Report how many lines in the records below contain the word "lowest". Give only the number.

## BEGIN RECORD EXTRACTS

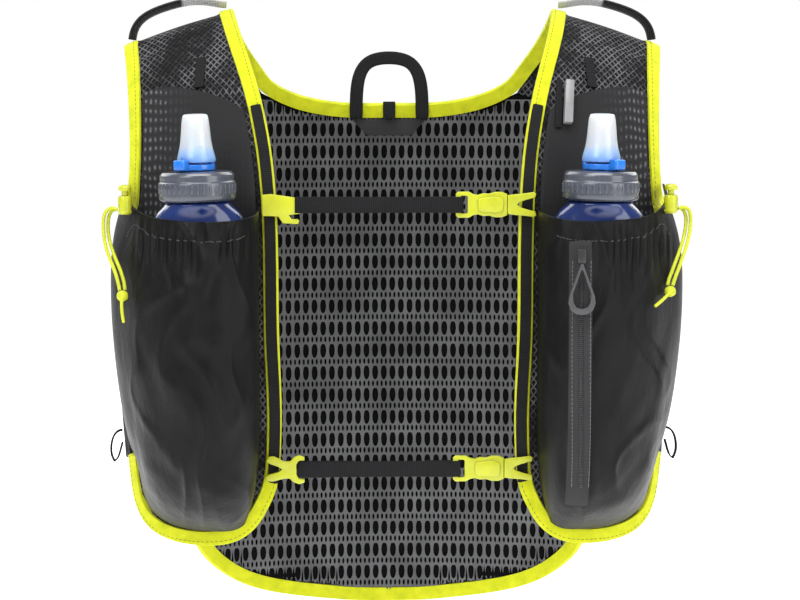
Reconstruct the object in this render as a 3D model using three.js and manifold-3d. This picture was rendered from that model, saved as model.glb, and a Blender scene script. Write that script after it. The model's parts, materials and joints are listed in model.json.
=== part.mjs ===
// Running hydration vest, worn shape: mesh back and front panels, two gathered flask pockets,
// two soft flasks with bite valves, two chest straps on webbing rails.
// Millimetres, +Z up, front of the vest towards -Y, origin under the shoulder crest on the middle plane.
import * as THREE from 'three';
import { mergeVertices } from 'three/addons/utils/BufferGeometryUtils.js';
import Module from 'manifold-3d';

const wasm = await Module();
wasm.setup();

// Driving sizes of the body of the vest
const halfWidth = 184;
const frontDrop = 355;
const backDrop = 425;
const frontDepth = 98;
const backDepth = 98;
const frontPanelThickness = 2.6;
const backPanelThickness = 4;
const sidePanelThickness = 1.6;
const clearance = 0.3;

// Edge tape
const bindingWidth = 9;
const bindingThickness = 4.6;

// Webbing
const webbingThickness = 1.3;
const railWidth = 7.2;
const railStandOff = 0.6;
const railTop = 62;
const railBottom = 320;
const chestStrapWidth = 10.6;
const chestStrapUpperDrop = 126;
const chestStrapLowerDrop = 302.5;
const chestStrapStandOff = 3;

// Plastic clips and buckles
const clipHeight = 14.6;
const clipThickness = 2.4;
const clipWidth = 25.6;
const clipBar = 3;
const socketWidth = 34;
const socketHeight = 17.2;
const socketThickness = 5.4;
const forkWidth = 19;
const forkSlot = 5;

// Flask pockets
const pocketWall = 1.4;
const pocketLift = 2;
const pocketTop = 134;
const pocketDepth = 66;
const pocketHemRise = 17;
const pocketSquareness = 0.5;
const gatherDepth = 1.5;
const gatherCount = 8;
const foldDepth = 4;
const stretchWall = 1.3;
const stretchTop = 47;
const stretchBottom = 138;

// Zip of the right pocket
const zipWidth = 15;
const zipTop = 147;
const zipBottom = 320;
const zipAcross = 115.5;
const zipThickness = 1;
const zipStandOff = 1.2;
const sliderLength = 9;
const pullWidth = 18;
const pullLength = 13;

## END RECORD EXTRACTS
## BEGIN RECORD EXTRACTS

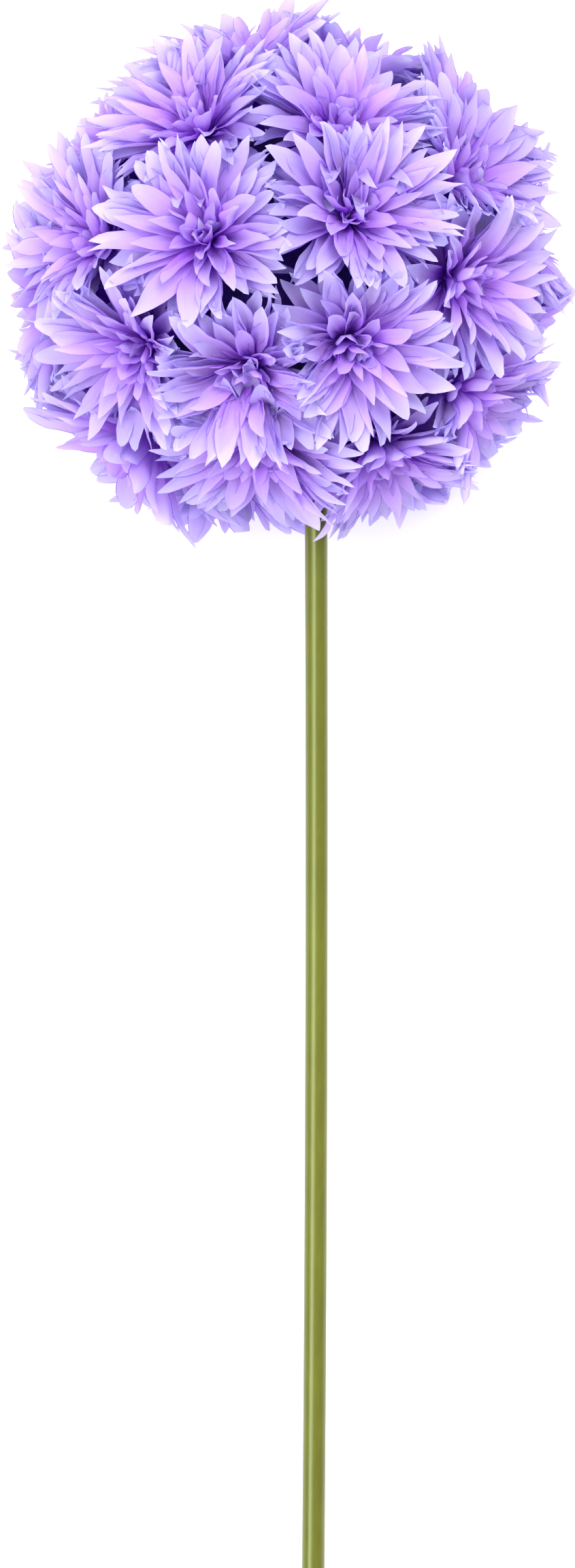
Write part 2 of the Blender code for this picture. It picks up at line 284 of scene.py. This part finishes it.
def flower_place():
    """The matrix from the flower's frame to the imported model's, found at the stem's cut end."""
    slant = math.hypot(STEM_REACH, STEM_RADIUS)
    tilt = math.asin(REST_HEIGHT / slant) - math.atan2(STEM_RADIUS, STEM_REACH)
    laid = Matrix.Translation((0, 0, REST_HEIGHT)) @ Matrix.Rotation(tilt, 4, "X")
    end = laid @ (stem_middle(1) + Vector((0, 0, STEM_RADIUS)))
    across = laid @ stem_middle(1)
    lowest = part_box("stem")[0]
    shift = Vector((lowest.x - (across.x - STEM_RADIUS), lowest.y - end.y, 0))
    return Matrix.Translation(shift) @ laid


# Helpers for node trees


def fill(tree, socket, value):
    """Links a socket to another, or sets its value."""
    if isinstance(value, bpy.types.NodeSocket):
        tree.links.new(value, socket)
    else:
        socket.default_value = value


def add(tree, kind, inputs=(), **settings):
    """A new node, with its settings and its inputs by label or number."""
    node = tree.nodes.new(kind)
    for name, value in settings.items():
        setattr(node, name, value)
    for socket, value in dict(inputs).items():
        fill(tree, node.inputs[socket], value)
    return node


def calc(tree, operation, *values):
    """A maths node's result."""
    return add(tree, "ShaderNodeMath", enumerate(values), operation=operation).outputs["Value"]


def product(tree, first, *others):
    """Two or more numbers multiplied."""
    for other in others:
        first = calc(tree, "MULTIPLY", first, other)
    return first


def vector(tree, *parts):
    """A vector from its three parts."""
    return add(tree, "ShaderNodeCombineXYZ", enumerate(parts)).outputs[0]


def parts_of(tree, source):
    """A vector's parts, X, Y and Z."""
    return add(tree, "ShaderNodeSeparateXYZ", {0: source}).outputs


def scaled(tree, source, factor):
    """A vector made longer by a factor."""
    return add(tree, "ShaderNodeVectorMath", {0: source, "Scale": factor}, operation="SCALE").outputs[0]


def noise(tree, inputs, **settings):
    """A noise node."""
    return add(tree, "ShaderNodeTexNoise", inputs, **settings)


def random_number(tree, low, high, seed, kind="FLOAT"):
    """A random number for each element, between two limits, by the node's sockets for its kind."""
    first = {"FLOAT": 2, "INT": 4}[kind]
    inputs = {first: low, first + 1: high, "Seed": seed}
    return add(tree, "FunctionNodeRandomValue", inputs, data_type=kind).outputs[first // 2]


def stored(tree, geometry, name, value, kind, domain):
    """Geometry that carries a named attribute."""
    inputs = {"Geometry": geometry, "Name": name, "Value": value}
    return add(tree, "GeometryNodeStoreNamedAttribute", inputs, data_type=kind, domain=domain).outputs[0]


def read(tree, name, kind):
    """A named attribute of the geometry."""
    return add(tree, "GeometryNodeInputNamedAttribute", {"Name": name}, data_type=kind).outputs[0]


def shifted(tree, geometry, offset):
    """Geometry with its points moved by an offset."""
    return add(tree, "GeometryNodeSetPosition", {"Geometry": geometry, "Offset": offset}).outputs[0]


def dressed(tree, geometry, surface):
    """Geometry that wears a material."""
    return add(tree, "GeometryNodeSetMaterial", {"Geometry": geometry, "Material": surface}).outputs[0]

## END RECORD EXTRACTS

TASK ANSWER =
2